3. Mining Dump Truck Hoist Cylinders
The dump body lifting mechanism of large mining dump trucks (with payload capacities exceeding one hundred metric tons) is driven by multi-stage telescopic hydraulic cylinders. These cylinders can feature bore diameters exceeding 300 mm and strokes in excess of 2 meters—representing the ultimate combination of force and stroke length. They impose extreme demands on barrel bore machining precision and plunger surface hardening treatment.
Part 5: Common Challenges Posed by Construction Machinery Operating Conditions to Cylinder Design
From the application scenarios described above, a set of common performance demands on hydraulic cylinders for construction machinery can be distilled:
Impact and Fatigue Resistance: Must be capable of withstanding frequent peak loads and alternating dynamic stresses.

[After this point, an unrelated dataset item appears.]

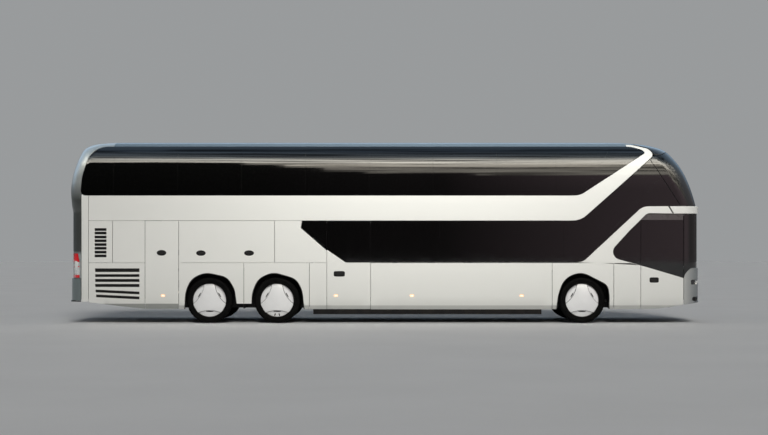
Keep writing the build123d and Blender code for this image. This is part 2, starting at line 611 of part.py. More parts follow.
save(
    gather([
        block(-5300, -5260, -ROOM_Y, ROOM_Y, 1170, DECK_Z[0] - 1),     # ahead of the engine bay
        block(-1740, -1702, -ROOM_Y, ROOM_Y, HOUSE_TOP + 1, DECK_Z[0] - 1),   # behind the lower saloon
        block(-5255, -1745, -ROOM_Y, ROOM_Y, HOUSE_TOP + 1, HOUSE_TOP + 36),  # floor of the luggage bay
    ]),
    "luggage_bay",
)

STEPS, STEP_RISE = 7, 255
step_run = (STAIR_X[1] - STAIR_X[0]) / STEPS
with BuildPart() as stairs:
    for i in range(STEPS):
        z = FLOOR_Z[1] + STEP_RISE * (i + 1) - 5
        x = STAIR_X[1] - step_run * (i + 0.5)
        with Locations((x, (STAIR_Y[0] + STAIR_Y[1]) / 2, z - 15)):
            Box(step_run + 30, STAIR_Y[1] - STAIR_Y[0] - 60, 30)
    for y in (STAIR_Y[0] + 22, STAIR_Y[1] - 22):
        with BuildSketch(Plane.XZ.offset(-y)):
            with BuildLine():
                Polyline(
                    (STAIR_X[1] + 40, FLOOR_Z[1] + 1), (STAIR_X[1] + 40, FLOOR_Z[1] + 260), (STAIR_X[0] + 30, 2285),
                    (STAIR_X[0] + 5, 2285), (STAIR_X[0] + 5, 2000), (STAIR_X[1] - 220, FLOOR_Z[1] + 1), close=True)
            make_face()
        extrude(amount=16, both=True)
save(stairs.part, "stairs")

# ---------------------------------------------------------------- seats
SEAT_W, SEAT_PITCH = 450, 830
CUSHION = (450, 110)       # depth, thickness
BACK_H, BACK_T = 700, 90
CUSHION_TOP = 430


def seat_row(x, y, z, seats=2):
    """A double seat facing forward: plinth, cushion and leaning back in one solid."""
    half = seats * SEAT_W / 2
    with BuildPart() as row:
        with BuildSketch(Plane.XZ.offset(-y)):
            with BuildLine():
                Polyline(
                    (x - 150, z), (x + 100, z), (x + 120, z + CUSHION_TOP - CUSHION[1]), (x + CUSHION[0] - 200, z + CUSHION_TOP - CUSHION[1]),
                    (x + CUSHION[0] - 190, z + CUSHION_TOP), (x - 190, z + CUSHION_TOP), (x - 330, z + CUSHION_TOP + BACK_H),
                    (x - 330 - BACK_T, z + CUSHION_TOP + BACK_H - 10), (x - 190 - BACK_T, z + CUSHION_TOP - CUSHION[1]), (x - 150, z + CUSHION_TOP - CUSHION[1] - 10),
                    close=True)
            make_face()
        extrude(amount=half, both=True)
    return row.part


SEAT_Y = 690
UPPER_ROWS = [-5900 + SEAT_PITCH * i for i in range(13)]
LOWER_ROWS = [-300 + SEAT_PITCH * i for i in range(5)]
upper_rows = [seat_row(x, y, DECK_Z[1] + 1) for x in UPPER_ROWS for y in (SEAT_Y, -SEAT_Y)
              if not (y > 0 and STAIR_X[0] - 500 < x < STAIR_X[1] + 400)]
lower_rows = [seat_row(x, y, FLOOR_Z[1] + 1) for x in LOWER_ROWS for y in (SEAT_Y, -SEAT_Y)
              if not (y < 0 and x < 300) and not (y > 0 and x < 300)]
save(gather(upper_rows + lower_rows), "passenger_seats")

DRIVER_Y = 640
driver_part = seat_row(5560, DRIVER_Y, 560, 1)
with BuildPart() as driver_seat:
    add(driver_part)
    with Locations((5540, DRIVER_Y, 531)):
        Box(500, 560, 60)
save(driver_seat.part, "driver_seat")

with BuildPart() as dashboard:
    with BuildSketch(Plane.XZ.offset(1180)):
        with BuildLine():
            Polyline((6260, 1130), (6560, 1180), (6900, 1120), (6900, 900), (6420, 700), (6380, 502), (6330, 502), (6330, 900), close=True)
        make_face()
    extrude(amount=-2360)
    with Locations((6400, -900, 900)):
        Box(800, 760, 1000, mode=Mode.SUBTRACT)
    add(front_room, mode=Mode.INTERSECT)
save(dashboard.part, "dashboard")

WHEEL_TILT = 25
steer_plane = Plane(origin=(6130, DRIVER_Y, 1235), z_dir=(-sin(radians(WHEEL_TILT)), 0, cos(radians(WHEEL_TILT))))
with BuildPart() as steering_wheel:
    with BuildSketch(Plane(origin=steer_plane.origin, x_dir=steer_plane.x_dir, z_dir=steer_plane.y_dir)):
        with Locations((225, 0)):
            Circle(16)
    revolve(axis=Axis(steer_plane.origin, steer_plane.z_dir))
    with BuildSketch(steer_plane):
        Circle(60)
        Rectangle(440, 36)
        with Locations((0, -110)):
            Rectangle(36, 220)
    extrude(amount=-24)
    with BuildSketch(steer_plane.offset(-20)):
        Circle(30)
    extrude(amount=-110)
save(steering_wheel.part, "steering_wheel")

# ---------------------------------------------------------------- underbody
RAIL_Y, RAIL_W = 440, 80
LOW_RAIL_Z, HIGH_RAIL_Z = (330, 439), (760, 900)
RAIL_STEP_X = -1690        # the rails step up behind this
CROSS_LOW = (-1200, 200, 1700, 3100, 5200, 6200)
CROSS_HIGH = (-6675, -5380, -3120, -1850)
RAIL_IN, RAIL_OUT = RAIL_Y - RAIL_W / 2, RAIL_Y + RAIL_W / 2
CROSS_Y = 1170             # the low cross beams reach the side walls
TRAY_Z = 182               # trays with the fuel tank and battery boxes hang under the rails
# columns: rear x, front x, inner y, outer y, low z, high z; each beam of the left side, mirrored to the right
BEAMS = [
    (RAIL_STEP_X, 6400, RAIL_IN, RAIL_OUT, *LOW_RAIL_Z),
    (-6715, RAIL_STEP_X, RAIL_IN, RAIL_OUT, *HIGH_RAIL_Z),
    (RAIL_STEP_X - 60, RAIL_STEP_X - SEAM, RAIL_IN, RAIL_OUT, LOW_RAIL_Z[0], HIGH_RAIL_Z[0] - SEAM),
    (-1600, 3450, 12, 930, TRAY_Z, LOW_RAIL_Z[0] - SEAM),
]
beams = [block(x0, x1, way * y0, way * y1, z0, z1) for x0, x1, y0, y1, z0, z1 in BEAMS for way in (1, -1)]
LOW_MID = sum(LOW_RAIL_Z) / 2
for x in CROSS_LOW:
    beams.append(block(x - 40, x + 40, -RAIL_IN + SEAM, RAIL_IN - SEAM, LOW_MID - 40, LOW_MID + 40))
    beams += [block(x - 40, x + 40, way * (RAIL_OUT + SEAM), way * CROSS_Y, LOW_MID - 40, LOW_MID + 40) for way in (1, -1)]
HIGH_MID = sum(HIGH_RAIL_Z) / 2
beams += [block(x - 40, x + 40, -RAIL_IN + SEAM, RAIL_IN - SEAM, HIGH_MID - 50, HIGH_MID + 50) for x in CROSS_HIGH]
save(gather(beams), "chassis_frame")

ENGINE = (-6620, -5480, -380, 380, 480, 1250)
save(block(*ENGINE), "engine")

with BuildPart() as front_axle:
    with Locations((AXLE_X["front"], 0, 275)):
        Box(120, 2 * KINGPIN_Y + 110, 60)
    for way in (1, -1):
        with Locations((AXLE_X["front"], way * KINGPIN_Y, 420)):
            Cylinder(22, 360)
TUBE_R = 75
with BuildPart() as drive_axle:
    with Locations(Location((AXLE_X["drive"], 0, AXLE_Z), (90, 0, 0))):
        Cylinder(TUBE_R, 2 * 590)
        Cylinder(38, 2 * 1085)
    with Locations((AXLE_X["drive"], 0, AXLE_Z)):
        Sphere(190)
with BuildPart() as tag_axle:
    with Locations((AXLE_X["tag"], 0, AXLE_Z)):
        Box(150, 2 * 590, 130)
    with Locations(Location((AXLE_X["tag"], 0, AXLE_Z), (90, 0, 0))):
        Cylinder(38, 2 * 1085)
save(gather([front_axle.part, drive_axle.part, tag_axle.part]), "axles")

# knuckles: a block that turns on the kingpin, with the stub that the wheel runs on
for way, word in ((1, "left"), (-1, "right")):
    with BuildPart() as knuckle:
        with Locations((AXLE_X["front"], way * KINGPIN_Y, 465)):
            Cylinder(62, 290)
        with Locations(Location((AXLE_X["front"], way * (KINGPIN_Y + 1085) / 2, AXLE_Z), (90, 0, 0))):
            Cylinder(38, 1085 - KINGPIN_Y)
        with Locations((AXLE_X["front"], way * KINGPIN_Y, 465)):
            Cylinder(23, 400, mode=Mode.SUBTRACT)
    save(knuckle.part, f"front_{word}_knuckle")


def tyre(x, y):
    """A tyre ring with rounded shoulders."""
    h = TYRE_W / 2
    with BuildPart() as t:
        with BuildSketch(Plane.XY):
            with BuildLine():
                Polyline(
                    (TYRE_BORE, -h + 22), (TYRE_R - 40, -h), (TYRE_R, -h + 34), (TYRE_R, h - 34), (TYRE_R - 40, h), (TYRE_BORE, h - 22), close=True)
            make_face()
        revolve(axis=Axis.Y)
    return t.part.moved(Location((x, y, AXLE_Z)))


def wheel(x, y, way, inner_y=None):
    """Rim barrel, disc with a hub on the stub, and the smooth cover outside; one solid."""
    h = TYRE_W / 2
    out = y + way * (h - 10)
    deep = (inner_y if inner_y is not None else y) - way * (h - 24)
    with BuildPart() as w:
        with Locations(Location((x, (out + deep) / 2, AXLE_Z), (90, 0, 0))):
            Cylinder(WHEEL_R, abs(out - deep))
            Cylinder(WHEEL_R - 22, abs(out - deep) + 2, mode=Mode.SUBTRACT)
        with Locations(Location((x, way * 1100, AXLE_Z), (90, 0, 0))):
            Cylinder(WHEEL_R - 10, 26)
        with Locations(Location((x, way * 1060, AXLE_Z), (90, 0, 0))):
            Cylinder(120, 100)
        with Locations(Location((x, out - way * 4.5, AXLE_Z), (90, 0, 0))):
            Cylinder(WHEEL_R + 10, 8)
            Cylinder(200, 30)
        with Locations(Location((x, way * 1040, AXLE_Z), (90, 0, 0))):
            Cylinder(39, 100, mode=Mode.SUBTRACT)
    return w.part


for axle, ys in (("front", (SINGLE_Y,)), ("drive", TWIN_Y), ("tag", (SINGLE_Y,))):
    for way, word in ((1, "left"), (-1, "right")):
        x = AXLE_X[axle]
        save(gather([tyre(x, way * y) for y in ys]), f"{axle}_{word}_tyre" + ("s" if len(ys) > 1 else ""))
        save(wheel(x, way * ys[0], way, way * ys[-1]), f"{axle}_{word}_wheel")
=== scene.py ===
import math
import bpy
import numpy as np
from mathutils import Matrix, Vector
from mathutils.geometry import delaunay_2d_cdt


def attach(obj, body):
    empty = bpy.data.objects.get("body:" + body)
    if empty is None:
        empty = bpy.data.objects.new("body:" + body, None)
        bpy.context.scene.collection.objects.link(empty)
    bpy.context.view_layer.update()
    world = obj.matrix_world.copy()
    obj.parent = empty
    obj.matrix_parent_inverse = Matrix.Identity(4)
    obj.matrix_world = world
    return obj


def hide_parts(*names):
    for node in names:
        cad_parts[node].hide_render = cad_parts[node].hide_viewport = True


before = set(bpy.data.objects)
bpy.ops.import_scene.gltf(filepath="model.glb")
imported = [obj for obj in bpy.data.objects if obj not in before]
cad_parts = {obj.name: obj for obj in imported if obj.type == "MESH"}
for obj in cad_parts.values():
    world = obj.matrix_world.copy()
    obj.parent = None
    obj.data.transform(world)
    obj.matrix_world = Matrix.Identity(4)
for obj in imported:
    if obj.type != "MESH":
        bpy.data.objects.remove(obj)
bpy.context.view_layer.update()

PI = math.pi

# Double-deck touring coach: the looks. Metres, ground at z = 0, +X forward, +Y to the left.

# ================================================================ camera
cam_data = bpy.data.cameras.new("camera")
cam_data.lens, cam_data.sensor_width = 70.7, 36.0
cam_data.shift_y = 0.0395
cam_data.clip_end = 2000
camera = bpy.data.objects.new("camera", cam_data)
camera.location = (-0.034, -34.3, 1.65)
camera.rotation_euler = (PI / 2, 0, 0)
bpy.context.scene.collection.objects.link(camera)
bpy.context.scene.camera = camera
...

Superior Dust Exclusion Capability: The high-dust environment of a construction site represents the ultimate proving ground for wiper seal performance.
Wide Temperature Range Adaptability: Must function across the spectrum from the sub-zero -30°C of a northern winter to the solar-heated 60°C plus of a southern summer. Seal materials and hydraulic fluid viscosity must possess broad-spectrum suitability.
Field Service Accessibility: The structural design must facilitate basic field maintenance operations, such as on-site seal replacement, within the construction environment.
Conclusion
The hydraulic cylinder is the final output terminal of force in construction machinery. Its performance directly determines the operational efficiency, control precision, and reliability of the complete machine. Wuxi Pazon Technology Co., Ltd. consistently monitors the actual operating conditions of hydraulic cylinders in diverse construction equipment types, remaining dedicated to providing professional hydraulic actuation solutions precisely matched to the demands of the most rigorous application environments.